SingAlongWithTsing said:


> yep, i own 3 lol. the legs will only give you about 6~7" above the water surface. i ditched the legs and built a rack.
> 
> yep only 2 channels
> 
> ...


Wow awesome thank you so much for the help! Those pics really helped !  Im strongly leaning towards getting this light. This light is performing good for you so far and is worth the investment then? Im surprised they made a light so powerful lol, ill only need 10% of its power!


----------



## Kampo (Nov 3, 2015)

mattsoccer20 said:


> Wow awesome thank you so much for the help! Those pics really helped !  Im strongly leaning towards getting this light. This light is performing good for you so far and is worth the investment then? Im surprised they made a light so powerful lol, ill only need 10% of its power!

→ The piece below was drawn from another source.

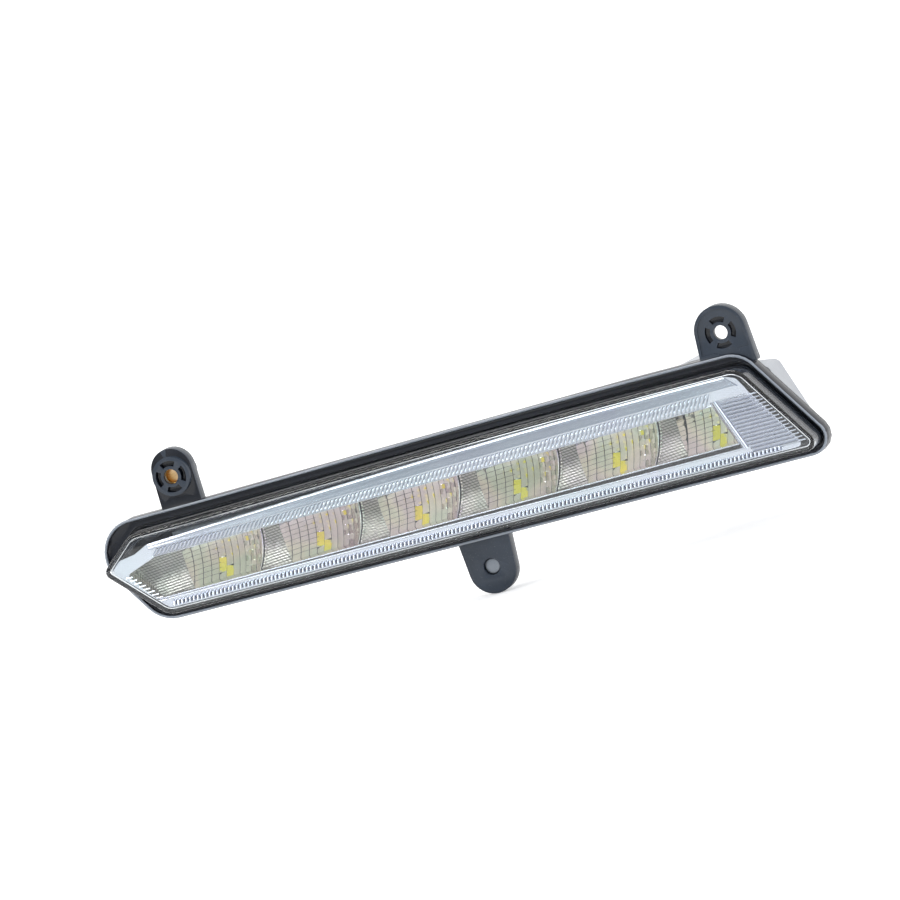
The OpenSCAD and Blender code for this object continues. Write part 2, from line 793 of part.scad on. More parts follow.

the light is basically a Chinese black box reef light with freshwater spectrum lights(some of those if you just use the white channel is a cheaper option if your fine with just using half the light) so there designed to provide the 100-200+ par colorals need in big tanks.


----------



## Botia dude (Feb 6, 2005)

SingAlongWithTsing said:


> yep, i own 3 lol. the legs will only give you about 6~7" above the water surface. i ditched the legs and built a rack.
> 
> yep only 2 channels
> 
> ...


Thanks for posting your PAR numbers. I was going to borrow the SFBAAPS meter but your data about covers it.


----------